● TASK INSTRUCTIONS: Your task is to copy the lines between the line containing "Keep writing the" and the line containing "Z_TO_Y = np.array([[0, 1, 0], [0, 0, 1], [1, 0, 0]])", counting both of those lines, and to emit nothing more.

● SUPPLIED DATA:
--------------------------------------------------

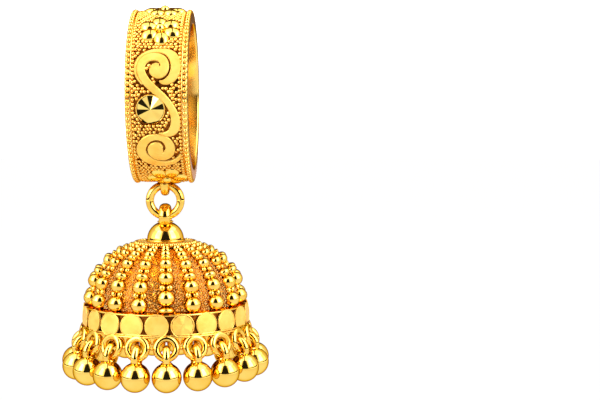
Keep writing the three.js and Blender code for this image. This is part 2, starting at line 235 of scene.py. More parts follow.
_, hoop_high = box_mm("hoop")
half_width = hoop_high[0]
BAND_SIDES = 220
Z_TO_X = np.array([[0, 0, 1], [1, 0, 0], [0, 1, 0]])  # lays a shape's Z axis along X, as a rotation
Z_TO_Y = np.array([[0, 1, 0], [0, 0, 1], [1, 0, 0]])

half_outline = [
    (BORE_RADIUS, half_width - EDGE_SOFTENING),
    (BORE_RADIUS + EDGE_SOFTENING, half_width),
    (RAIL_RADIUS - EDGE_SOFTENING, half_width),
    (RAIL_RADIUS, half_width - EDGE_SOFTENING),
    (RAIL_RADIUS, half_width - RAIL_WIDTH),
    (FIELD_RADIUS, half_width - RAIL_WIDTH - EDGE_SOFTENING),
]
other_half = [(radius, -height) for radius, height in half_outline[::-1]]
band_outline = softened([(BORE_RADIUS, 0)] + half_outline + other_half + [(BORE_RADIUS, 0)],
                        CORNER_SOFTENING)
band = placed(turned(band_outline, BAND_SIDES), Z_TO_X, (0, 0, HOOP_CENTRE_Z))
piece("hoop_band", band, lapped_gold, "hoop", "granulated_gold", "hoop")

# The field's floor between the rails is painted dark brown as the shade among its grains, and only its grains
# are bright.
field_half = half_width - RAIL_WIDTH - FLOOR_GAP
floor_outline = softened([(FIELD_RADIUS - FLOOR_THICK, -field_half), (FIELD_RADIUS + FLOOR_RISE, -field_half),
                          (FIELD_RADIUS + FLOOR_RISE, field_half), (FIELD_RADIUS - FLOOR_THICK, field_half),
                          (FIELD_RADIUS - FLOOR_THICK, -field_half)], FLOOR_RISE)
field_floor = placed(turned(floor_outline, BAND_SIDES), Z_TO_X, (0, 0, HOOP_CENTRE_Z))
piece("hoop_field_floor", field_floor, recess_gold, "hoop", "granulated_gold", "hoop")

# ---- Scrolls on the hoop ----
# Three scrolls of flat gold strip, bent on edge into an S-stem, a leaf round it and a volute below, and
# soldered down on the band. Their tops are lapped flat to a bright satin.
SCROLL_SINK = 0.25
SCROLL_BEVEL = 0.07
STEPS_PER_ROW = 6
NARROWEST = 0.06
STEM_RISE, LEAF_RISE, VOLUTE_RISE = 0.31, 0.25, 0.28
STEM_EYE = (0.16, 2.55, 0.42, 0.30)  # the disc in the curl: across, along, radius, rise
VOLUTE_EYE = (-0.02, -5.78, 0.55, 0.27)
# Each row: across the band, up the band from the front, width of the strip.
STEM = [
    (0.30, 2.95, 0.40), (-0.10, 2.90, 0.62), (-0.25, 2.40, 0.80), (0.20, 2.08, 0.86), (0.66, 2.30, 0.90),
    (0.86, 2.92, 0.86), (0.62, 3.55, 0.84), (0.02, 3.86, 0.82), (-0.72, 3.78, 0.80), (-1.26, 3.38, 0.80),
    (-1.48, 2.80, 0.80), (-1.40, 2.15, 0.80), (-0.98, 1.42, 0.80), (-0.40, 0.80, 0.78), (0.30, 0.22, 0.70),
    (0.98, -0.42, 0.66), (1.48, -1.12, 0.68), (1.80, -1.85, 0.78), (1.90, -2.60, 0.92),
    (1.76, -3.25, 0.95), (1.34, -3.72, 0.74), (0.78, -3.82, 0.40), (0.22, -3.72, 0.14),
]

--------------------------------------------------

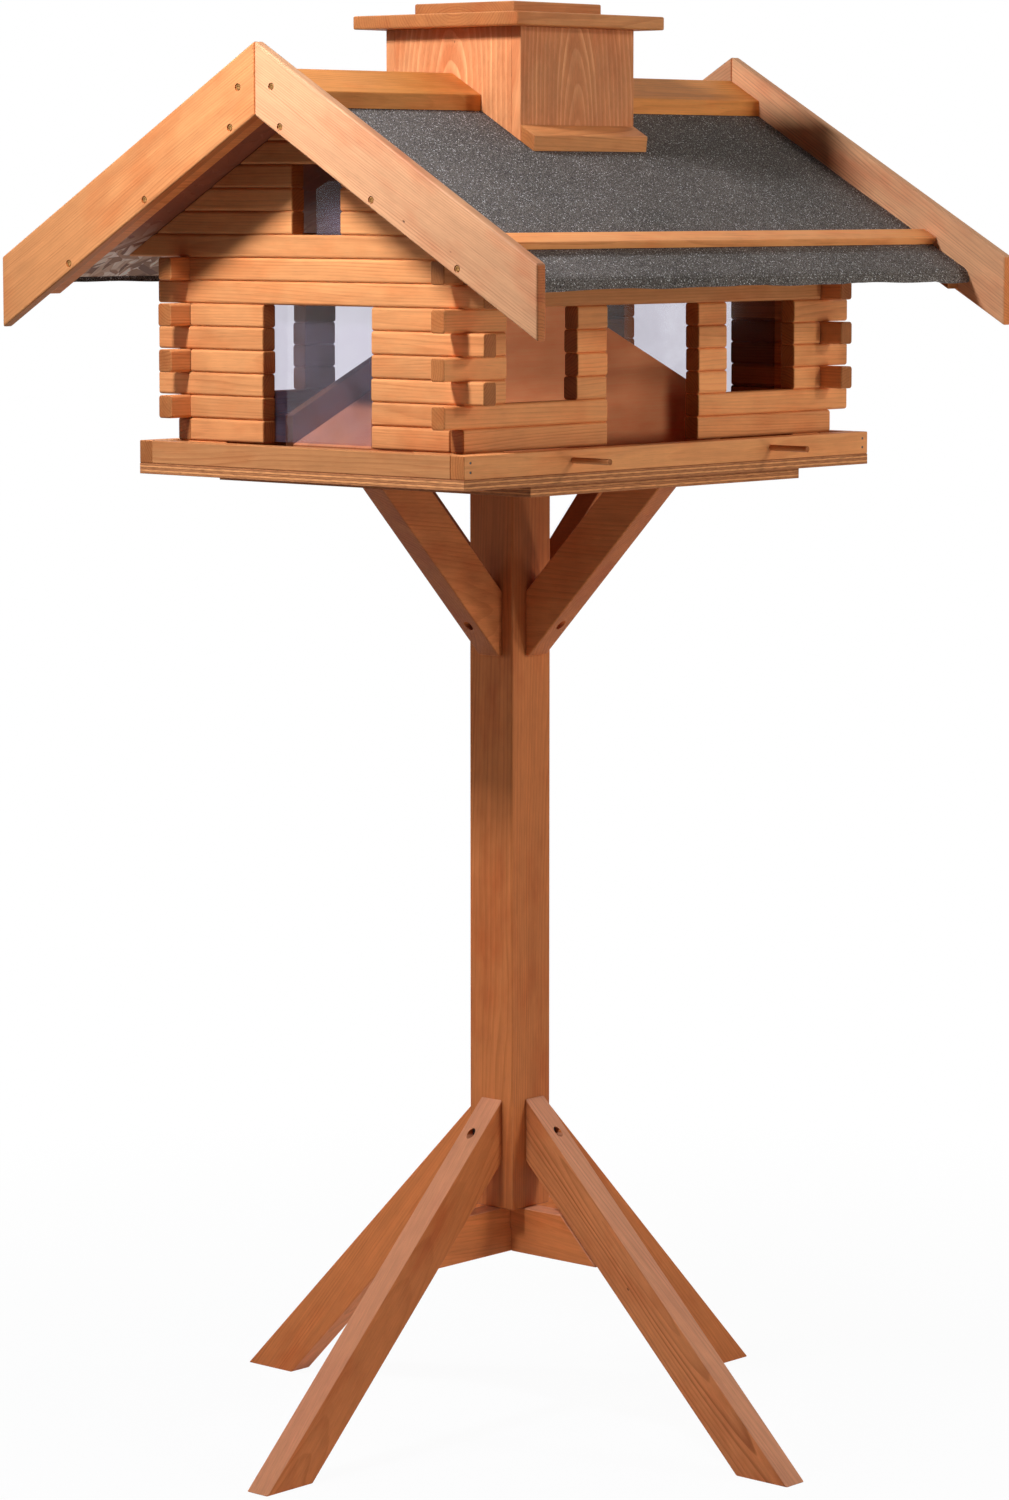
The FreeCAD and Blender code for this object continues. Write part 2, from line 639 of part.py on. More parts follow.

--------------------------------------------------

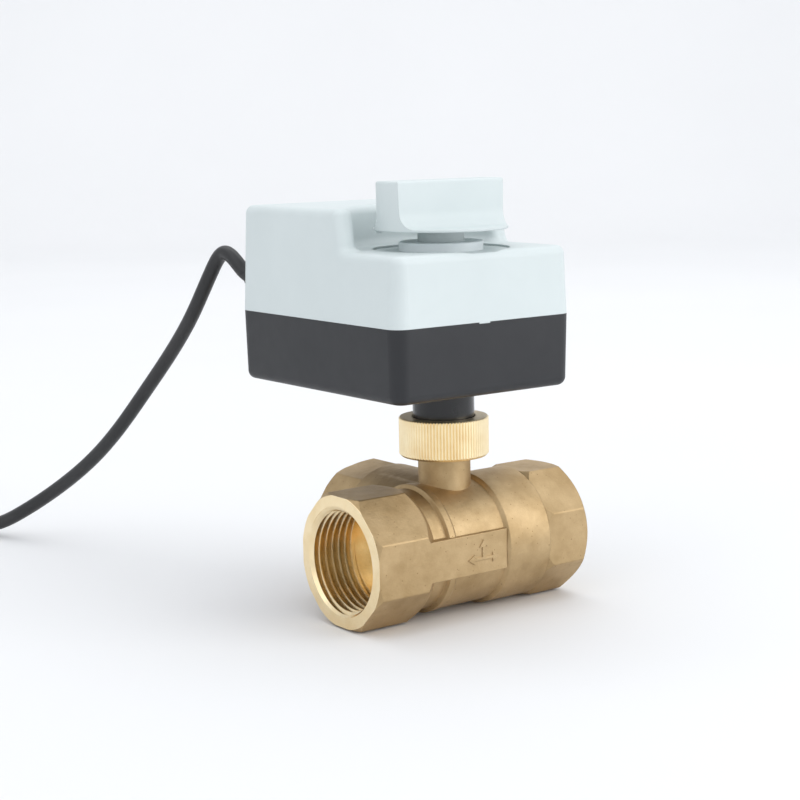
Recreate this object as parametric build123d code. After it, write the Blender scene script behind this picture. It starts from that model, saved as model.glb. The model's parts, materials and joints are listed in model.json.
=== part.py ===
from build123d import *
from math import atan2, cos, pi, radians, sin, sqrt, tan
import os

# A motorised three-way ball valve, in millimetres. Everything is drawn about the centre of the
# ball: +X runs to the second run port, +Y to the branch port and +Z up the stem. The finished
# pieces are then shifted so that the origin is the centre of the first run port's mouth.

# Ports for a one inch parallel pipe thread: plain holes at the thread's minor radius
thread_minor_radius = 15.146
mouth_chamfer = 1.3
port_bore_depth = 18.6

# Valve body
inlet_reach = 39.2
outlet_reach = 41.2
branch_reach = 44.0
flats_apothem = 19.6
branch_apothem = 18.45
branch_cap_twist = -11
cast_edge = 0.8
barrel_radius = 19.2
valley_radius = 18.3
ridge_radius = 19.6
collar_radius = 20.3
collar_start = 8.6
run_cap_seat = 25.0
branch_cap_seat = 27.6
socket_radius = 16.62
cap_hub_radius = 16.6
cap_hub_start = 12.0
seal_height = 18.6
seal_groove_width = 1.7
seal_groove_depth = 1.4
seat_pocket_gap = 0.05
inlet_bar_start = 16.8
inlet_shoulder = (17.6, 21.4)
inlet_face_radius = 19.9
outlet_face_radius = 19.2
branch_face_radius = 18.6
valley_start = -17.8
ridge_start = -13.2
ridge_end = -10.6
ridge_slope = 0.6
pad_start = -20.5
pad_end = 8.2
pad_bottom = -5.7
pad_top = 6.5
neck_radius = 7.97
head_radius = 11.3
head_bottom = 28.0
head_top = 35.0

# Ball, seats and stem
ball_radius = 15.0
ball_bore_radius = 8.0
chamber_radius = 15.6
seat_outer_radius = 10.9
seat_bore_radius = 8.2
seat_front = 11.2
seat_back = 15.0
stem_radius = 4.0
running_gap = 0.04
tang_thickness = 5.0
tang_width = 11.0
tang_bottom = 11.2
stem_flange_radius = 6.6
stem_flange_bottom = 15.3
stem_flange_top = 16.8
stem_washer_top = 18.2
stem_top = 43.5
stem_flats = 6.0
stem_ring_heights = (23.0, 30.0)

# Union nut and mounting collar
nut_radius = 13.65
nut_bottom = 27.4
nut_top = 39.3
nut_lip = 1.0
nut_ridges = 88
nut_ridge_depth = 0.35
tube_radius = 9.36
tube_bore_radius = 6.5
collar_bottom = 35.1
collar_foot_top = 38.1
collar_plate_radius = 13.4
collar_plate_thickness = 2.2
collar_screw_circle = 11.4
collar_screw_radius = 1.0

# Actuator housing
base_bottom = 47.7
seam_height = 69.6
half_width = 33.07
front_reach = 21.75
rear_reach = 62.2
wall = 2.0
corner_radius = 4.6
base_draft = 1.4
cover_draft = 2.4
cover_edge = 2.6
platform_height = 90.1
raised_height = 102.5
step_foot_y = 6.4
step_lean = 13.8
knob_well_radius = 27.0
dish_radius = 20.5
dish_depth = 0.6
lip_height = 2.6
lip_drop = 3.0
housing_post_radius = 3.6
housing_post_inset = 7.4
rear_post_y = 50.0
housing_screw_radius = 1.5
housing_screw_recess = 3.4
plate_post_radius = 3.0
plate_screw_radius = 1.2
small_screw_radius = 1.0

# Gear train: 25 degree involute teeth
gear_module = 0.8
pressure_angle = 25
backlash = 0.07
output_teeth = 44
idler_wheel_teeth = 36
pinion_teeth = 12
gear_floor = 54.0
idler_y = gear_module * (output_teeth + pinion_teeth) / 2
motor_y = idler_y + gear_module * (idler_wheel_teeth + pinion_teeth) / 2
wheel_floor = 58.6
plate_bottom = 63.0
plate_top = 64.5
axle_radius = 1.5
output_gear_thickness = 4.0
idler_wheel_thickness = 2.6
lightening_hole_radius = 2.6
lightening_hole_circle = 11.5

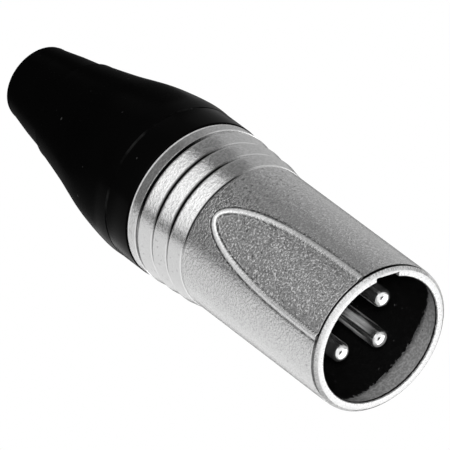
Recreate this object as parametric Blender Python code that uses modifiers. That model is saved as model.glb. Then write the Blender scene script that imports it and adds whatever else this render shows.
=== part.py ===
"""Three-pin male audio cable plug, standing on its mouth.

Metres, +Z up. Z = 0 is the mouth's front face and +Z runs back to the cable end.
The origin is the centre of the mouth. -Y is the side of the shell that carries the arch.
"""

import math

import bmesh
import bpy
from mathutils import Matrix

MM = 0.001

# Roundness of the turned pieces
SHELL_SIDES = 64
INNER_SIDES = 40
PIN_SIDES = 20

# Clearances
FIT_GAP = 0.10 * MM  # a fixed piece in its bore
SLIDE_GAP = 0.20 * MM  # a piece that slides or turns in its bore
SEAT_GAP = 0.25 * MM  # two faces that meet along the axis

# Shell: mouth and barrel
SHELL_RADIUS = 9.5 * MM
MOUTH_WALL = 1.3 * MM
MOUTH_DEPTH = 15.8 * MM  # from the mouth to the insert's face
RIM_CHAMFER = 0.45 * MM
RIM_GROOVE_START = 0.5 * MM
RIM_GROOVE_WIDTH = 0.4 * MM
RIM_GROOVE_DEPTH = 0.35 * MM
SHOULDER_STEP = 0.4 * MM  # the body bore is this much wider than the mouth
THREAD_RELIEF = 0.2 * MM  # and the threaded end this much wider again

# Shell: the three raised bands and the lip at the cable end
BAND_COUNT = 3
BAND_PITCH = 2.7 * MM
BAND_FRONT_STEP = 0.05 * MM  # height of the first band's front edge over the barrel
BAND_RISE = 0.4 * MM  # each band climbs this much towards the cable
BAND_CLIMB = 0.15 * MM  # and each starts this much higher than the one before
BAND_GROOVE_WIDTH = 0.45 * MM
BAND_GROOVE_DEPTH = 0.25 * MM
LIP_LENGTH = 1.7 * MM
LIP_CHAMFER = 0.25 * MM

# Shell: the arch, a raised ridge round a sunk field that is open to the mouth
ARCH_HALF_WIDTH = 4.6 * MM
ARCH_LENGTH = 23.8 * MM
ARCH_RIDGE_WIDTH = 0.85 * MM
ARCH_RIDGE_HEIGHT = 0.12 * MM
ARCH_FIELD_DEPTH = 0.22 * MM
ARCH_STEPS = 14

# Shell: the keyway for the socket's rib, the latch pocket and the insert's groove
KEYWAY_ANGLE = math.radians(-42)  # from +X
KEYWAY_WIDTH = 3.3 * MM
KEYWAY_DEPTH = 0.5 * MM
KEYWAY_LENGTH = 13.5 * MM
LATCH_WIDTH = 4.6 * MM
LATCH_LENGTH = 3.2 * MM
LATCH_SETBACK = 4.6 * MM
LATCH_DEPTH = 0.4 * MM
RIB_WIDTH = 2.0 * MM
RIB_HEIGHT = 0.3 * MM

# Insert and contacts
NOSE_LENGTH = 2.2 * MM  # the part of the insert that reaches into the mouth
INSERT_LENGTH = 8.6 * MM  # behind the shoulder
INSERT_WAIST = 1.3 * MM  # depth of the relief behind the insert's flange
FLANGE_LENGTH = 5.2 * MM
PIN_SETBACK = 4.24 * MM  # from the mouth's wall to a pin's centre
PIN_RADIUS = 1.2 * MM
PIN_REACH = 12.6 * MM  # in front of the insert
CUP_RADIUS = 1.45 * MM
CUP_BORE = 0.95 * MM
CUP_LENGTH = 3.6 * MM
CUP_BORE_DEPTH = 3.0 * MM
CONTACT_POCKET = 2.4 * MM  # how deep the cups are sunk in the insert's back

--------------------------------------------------

● EXPECTED OUTPUT:
Keep writing the three.js and Blender code for this image. This is part 2, starting at line 235 of scene.py. More parts follow.
_, hoop_high = box_mm("hoop")
half_width = hoop_high[0]
BAND_SIDES = 220
Z_TO_X = np.array([[0, 0, 1], [1, 0, 0], [0, 1, 0]])  # lays a shape's Z axis along X, as a rotation
Z_TO_Y = np.array([[0, 1, 0], [0, 0, 1], [1, 0, 0]])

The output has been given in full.